C++ Logo


Advanced search

Proposal for changing std::compare_three_way_result

From: Nicholas Schwab <cpp_std_at_[hidden]>
Date: Thu, 4 Feb 2021 20:26:41 +0100
Dear all,

currently, there is a slight discrepancy between the definitions of
std::three_way_comparable_with and std::compare_three_way_result. To be
precise, two types T and U can have a std::compare_three_way_result_t
but not fulfill the concept std::three_way_comparable_with<T,U>. In my
opinion, this is unfortunate and should be changed.

== Current Status ==

Consider the following structs

struct A {
     auto operator<=>(const A&) const { return
std::strong_ordering::equal; }

struct B {
     std::strong_ordering operator<=>(const B&) const = default; // this
also declares operator==

All instances of either class will compare equal, in the sense that (x
<=> y) == 0 for all x and y of either type A or type B. But, while B{}
== B{} is well-formed, A{} == A{} is ill-formed. This stems from paper
P1185 [1] which has good reasoning for this. Further, the following
facts hold:


Code on Godbolt: https://godbolt.org/z/s97qeY

This comes from the fact that std::compare_three_way_result_t<A,A> is
basically declval(A <=> A) while std::three_way_comparable_with<A,A>
also wants that A == A is well-formed (to be precise: the
exposition-only concept __WeaklyEqualityComparableWith<A,A> holds) [2,3].

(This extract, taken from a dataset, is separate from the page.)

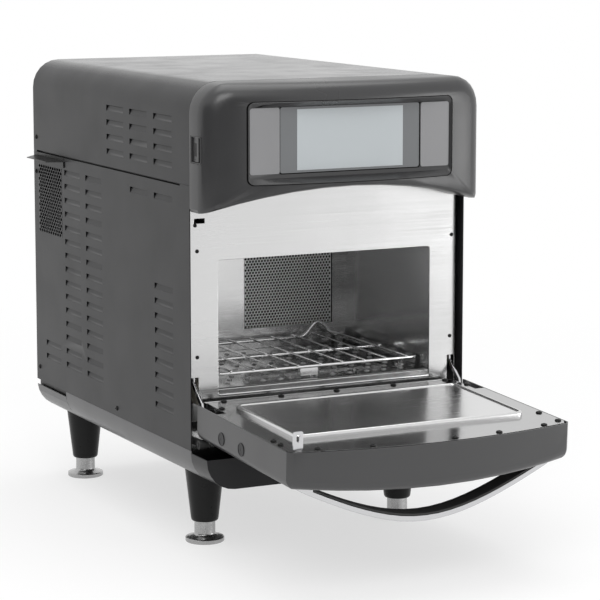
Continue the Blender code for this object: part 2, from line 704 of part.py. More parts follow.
def loft(name, loops, thickness, finish, parent=None, close_middle=False):
    """Skins closed loops of equal length, one after the other, and thickens them inwards."""
    shape = bmesh.new()
    rows = [[shape.verts.new(point) for point in loop] for loop in loops]
    for row, following in zip(rows, rows[1:]):
        count = len(row)
        for i in range(count):
            j = (i + 1) % count
            shape.faces.new((row[i], row[j], following[j], following[i]))
    if close_middle:
        last = rows[-1]
        middle = shape.verts.new(sum((v.co for v in last), Vector()) / len(last))
        for i, point in enumerate(last):
            shape.faces.new((point, last[(i + 1) % len(last)], middle))
    face_away(shape)
    made = add(name, mesh_from(shape, name), finish, parent)
    thicken(made, thickness)
    shade_round(made)
    return made


def turned(name, profile, finish, location, turn=(0, 0, 0), closed=False):
    """Turns a profile of radius and height about its axis; a closed one makes a ring."""
    data = bpy.data.meshes.new(name)
    points = [(radius, 0, height) for radius, height in profile]
    edges = [(i, i + 1) for i in range(len(points) - 1)]
    if closed:
        edges.append((len(points) - 1, 0))
    data.from_pydata(points, edges, [])
    made = add(name, data, finish, ROOT, location, turn)
    step = made.modifiers.new("turning", "SCREW")
    step.axis = "Z"
    step.steps = ROUND_SEGMENTS
    step.render_steps = ROUND_SEGMENTS
    step.use_merge_vertices = True
    step.merge_threshold = STEP_WELD_DISTANCE
    step.use_smooth_shade = False
    return made


def tube(name, points, radius, finish, parent=None, cyclic=False, resolution=2):
    """Makes a round tube or wire along points."""
    data = bpy.data.curves.new(name, "CURVE")
    data.dimensions = "3D"
    data.bevel_depth = radius
    data.bevel_resolution = resolution
    data.resolution_u = 1
    data.render_resolution_u = 0
    data.use_fill_caps = not cyclic
    spline = data.splines.new("POLY")
    spline.points.add(len(points) - 1)
    for point, place in zip(spline.points, points):
        point.co = (*place, 1)
    spline.use_cyclic_u = cyclic
    return add(name, data, finish, parent)


def mirrored(outline):
    """The same outline on the other side of the middle."""
    return [(-x, z) for x, z in outline]


def louvre_centres(rows):
    """The places of louvres along Y and up Z, from rows of (column, height of the top edge)."""
    return [(LOUVRE_COLUMN_START + LOUVRE_COLUMN_PITCH * column, top) for column, top in rows]


def side_louvres():
    """Louvre places on one side sheet."""
    first = UPPER_SEAM_HEIGHT - SIDE_LOUVRE_BELOW_SEAM
    rows = [(column, first) for column in SIDE_LOUVRES_AT_SEAM]
    for column, steps in SIDE_LOUVRE_ROWS.items():
        rows += [(column, first - SIDE_LOUVRE_PITCH * step) for step in steps]
    return louvre_centres(rows)


def top_louvres():
    """Louvre places on one side of the top shell."""
    first = TOP_HEIGHT - TOP_LOUVRE_BELOW_TOP
    heights = [first - TOP_LOUVRE_PITCH * row for row in range(TOP_LOUVRE_ROWS)]
    return louvre_centres([(column, z) for column in range(TOP_LOUVRE_COLUMNS) for z in heights])


def grow_slots(shape, places, side):
    """Adds the cutters of the louvre openings."""
    half = LOUVRE_LENGTH / 2
    across = sorted((side * (HALF_WIDTH - SHEET - OVERRUN), side * (HALF_WIDTH + OVERRUN)))
    for centre, top in places:
        low = (across[0], centre - half, top - LOUVRE_HEIGHT)
        grow_box(shape, low, (across[1], centre + half, top))


def grow_louvres(shape, places, side):
    """Adds the slanted blades that lean inwards behind the openings, from the lower edge of each."""
    face = side * (HALF_WIDTH - SHEET / 2)
    for centre, top in places:
        start = (face - side * LOUVRE_REACH, top)
        end = (face, top - LOUVRE_HEIGHT - SHEET / 2)
        run = Vector((end[0] - start[0], 0, end[1] - start[1]))
        angle = math.atan2(run.x, -run.z)
        middle = Vector(((start[0] + end[0]) / 2, centre, (start[1] + end[1]) / 2))
        size = (LOUVRE_SHEET, LOUVRE_LENGTH, run.length)
        turn = Matrix.Rotation(-angle, 4, "Y")
        bmesh.ops.create_cube(
            shape, size=1, matrix=Matrix.Translation(middle) @ turn @ Matrix.Diagonal((*size, 1))
        )


def grow_vent(shape, side):
    """Adds the cutters of the staggered holes of the side vent."""
    pitch = VENT_LENGTH / VENT_COLUMNS
    rise = VENT_HEIGHT / VENT_ROWS
    radius = VENT_HOLE_SHARE * min(pitch, rise) / 2
    bottom = UPPER_SEAM_HEIGHT - VENT_BELOW_SEAM - VENT_HEIGHT
    for row in range(VENT_ROWS):
        shift = pitch * STAGGER_SHARE if row % 2 else -pitch * STAGGER_SHARE
        for column in range(VENT_COLUMNS):
            y = VENT_START + pitch * (column + CELL_MIDDLE) + shift
            z = bottom + rise * (row + CELL_MIDDLE)
            start = (side * (HALF_WIDTH - SHEET - OVERRUN), y, z)
            grow_rod(shape, start, (side * (HALF_WIDTH + OVERRUN), y, z), radius, VENT_HOLE_SIDES)


def side_panel(name, side):
    """A flat side sheet with louvres and a perforated vent; its top leaves a shadow gap."""
    bottom = LOWER_SEAM_HEIGHT + GAP
    top = UPPER_SEAM_HEIGHT - GAP
    low_top = UPPER_SEAM_HEIGHT - SHADOW_GAP
    edge = [
        (0, bottom),
        (BODY_DEPTH, bottom),
        (BODY_DEPTH, low_top),
        (SHADOW_GAP_START, low_top),
        (SHADOW_GAP_START, top),
        (0, top),
    ]
    middle = (side * (HALF_WIDTH - SHEET / 2), 0, 0)
    sheet = as_mesh(plate(name, [edge], SHEET, "black_paint", middle, FACING_SIDE))
    slots = bmesh.new()
    grow_slots(slots, side_louvres(), side)
    grow_vent(slots, side)
    use_tool(sheet, add(name + "_slots", mesh_from(slots, name), "black_paint"))
    blades = bmesh.new()
    grow_louvres(blades, side_louvres(), side)
    use_tool(sheet, add(name + "_blades", mesh_from(blades, name), "black_paint"), "UNION")


def top_outline():
    """The inverted U of the top shell, from its left lower edge to its right one."""
    left = -HALF_WIDTH + CORNER_RADIUS
    top = TOP_HEIGHT - CORNER_RADIUS
    corner = arc((left, top), CORNER_RADIUS, 180, 90, CORNER_STEPS)
    half = [(-HALF_WIDTH, UPPER_SEAM_HEIGHT), *corner]
    return half + mirrored(half)[::-1]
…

== Problems arising from this ==

I think that this is somewhat problematic, for multiple reasons. First,
it is unintuitive (at least for me), types that have a three-way
comparison result should also be three-way comparable (and vice versa).

Second, std::optional<T>::operator<=>(const std::optional<U>&) requires
std::three_way_comparable_with<T,U>. This means that while A{} <=> A{}
is well-formed, std::optional<A>{} <=> std::optional<A>{} is not (both
of these are well-formed for B)[4]. Looking at other STL-types, this is
also the case for std::unique_ptr [5] and std::variant [6] but not for
std::shared_ptr [7], std::pair [8] and std::tuple [9]. This behavior is
unexpected. (Note that there is currently a bug in the gcc
implementation of std::optional, hence this cannot be really checked
[10]. I used std::variant on the godbolt example)

== Possible Fixes ==

I can think of four possible ways to deal with this:

  1) Strengthen std::compare_three_way_result<T,U> such that it requires
std::three_way_comparable_with<T,U> in order to have a "type" member
alias. This would definitely address my first concern. For the second
concern, this would ensure that std::compare_three_way_result<T,U> and
std::compare_three_way_result<std::optional<T>, std::optional<U>> are
equivalent. But, it would change nothing with regards to A{} <=> A{}
being well-formed while std::optional<A>{} <=> std::optional<A>{} is not.

  2) Weakening std::three_way_comparable_with<T,U> such that it only
requires std::compare_three_way_result_t<T,U> exists. This would address
both my first and second concern completely, making std::optional<A>{}
<=> std::optional<A>{} well-formed.

  3) Changing std::optional, std::unique_ptr, std::variant to not
require std::three_way_comparable to have an operator<=>. This would
address my concerns as 2) does. But it has the disadvantage that any
user-defined type that requires three_way_comparable to declare its
operator<=> has again the same problem. Since this is a very reasonable
concept to require, I fear this would be error-prone.

  4) Change the language such that it a program where there can be
objects t, u such that t <=> u is well-formed while t == u is ill-formed
(both in unevaluated context, so only declaring operator== without
defining it would be fine), is illegal. This would be a pretty drastic
change. It would address both my concerns by disallowing the type A.
Further, one could argue that in many cases declaring operator<=>
without declaring operator== is a mistake/unintentional. On the other
hand there are certainly reasonable use-cases for having only relational
compares but no equality comparison. This would push users to again
define all four of <, <=, >= and >, which goes against the intention of
operator<=>. The workaround of only declaring operator== would change a
compilation error when operator== is used to be a linking error, which
is inferior.

Personally, I prefer fix 2) since it is both relatively easy and
addresses all of my concerns. I would be very grateful for opinions and
feedback on this.

Best Wishes,
Nicholas Schwab


  [1] http://www.open-std.org/jtc1/sc22/wg21/docs/papers/2019/p1185r2.html
  [2] http://eel.is/c++draft/cmp#concept:three_way_comparable_with
  [3] http://eel.is/c++draft/cmp#result
  [4] http://eel.is/c++draft/optional.relops#lib:operator%3C=%3E,optional
  [6] http://eel.is/c++draft/variant.relops#lib:operator%3C=%3E,variant
  [8] http://eel.is/c++draft/pairs.spec#lib:operator%3C=%3E,pair
  [9] http://eel.is/c++draft/tuple.rel#lib:operator%3C=%3E,tuple
[10] https://gcc.gnu.org/bugzilla/show_bug.cgi?id=98842

Received on 2021-02-04 13:26:54